Even though you scored a spectacular goal in the second half?
"I wasn't happy with myself. And I know I've got to be better than that against Antrim now."
Do you feel you have to be hard on yourself all the time to achieve?
"I'm probably my own harshest critic. Some days I'd be travelling back in the car with Ollie after a game and I'll hardly open my mouth. He'll say 'What's up with you?' And I'll just say 'I was feckin useless today.' He might argue the point, but I wouldn't be happy.
"Mistakes I made would be playing on my mind. If I'm going to improve, I have to take that attitude. You have to look for that extra bit. I think I've learnt a lot from Ollie in that respect."

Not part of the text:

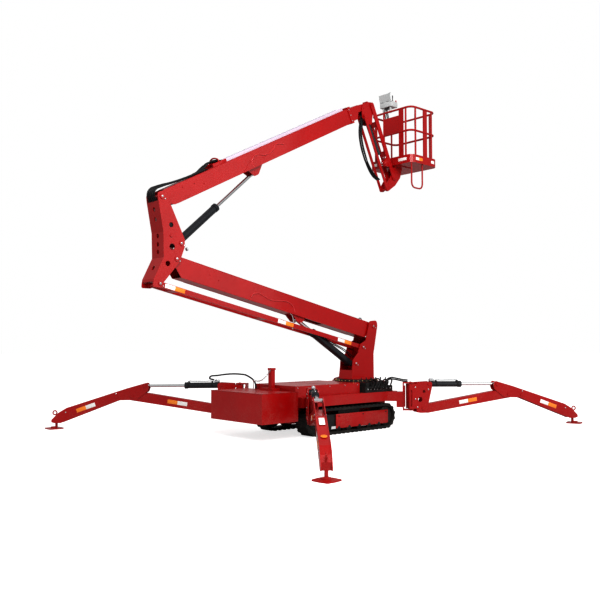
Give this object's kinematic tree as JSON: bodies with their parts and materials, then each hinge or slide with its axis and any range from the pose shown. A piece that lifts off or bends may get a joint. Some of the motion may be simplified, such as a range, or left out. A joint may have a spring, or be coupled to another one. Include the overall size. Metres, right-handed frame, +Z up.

Twenty years on from Galway's last senior All-Ireland, how would you describe the mood in the county now?
"Every year, you hear people saying the same thing. 'This is the year we'll win the All-Ireland'. I've heard that for the last five, six, seven years. The problem is Galway can be great one day and bad the next. And, suddenly, it's 'Galway are going nowhere!' Like in 2005, beating Kilkenny, then losing the final to Cork.
"And that gets back onto the players. It can be very negative in Galway. But we're still a very young side. I think the average age is 23 or 24. There's a lot of guys just learning their trade at senior.
"So, we're just hoping to get a good run this year and it starts with Antrim in Casement Park. It's massive for us, a very dangerous game. In hurling, if you're at 98pc, you're in trouble. You have to approach every game as if it's Kilkenny in an All-Ireland final. You have to be at 100pc"
Finally, what is your greatest ambition?
"Probably that I'm not able to take a summer holiday for the next 10 years (laughing). I don't really have any interests outside hurling. I read the odd book. Like I read the Jonny Wilkinson book there recently, but I'd be only reading that to see what I could get out of it that might help my hurling.
"Hurling is my life. It's what I do."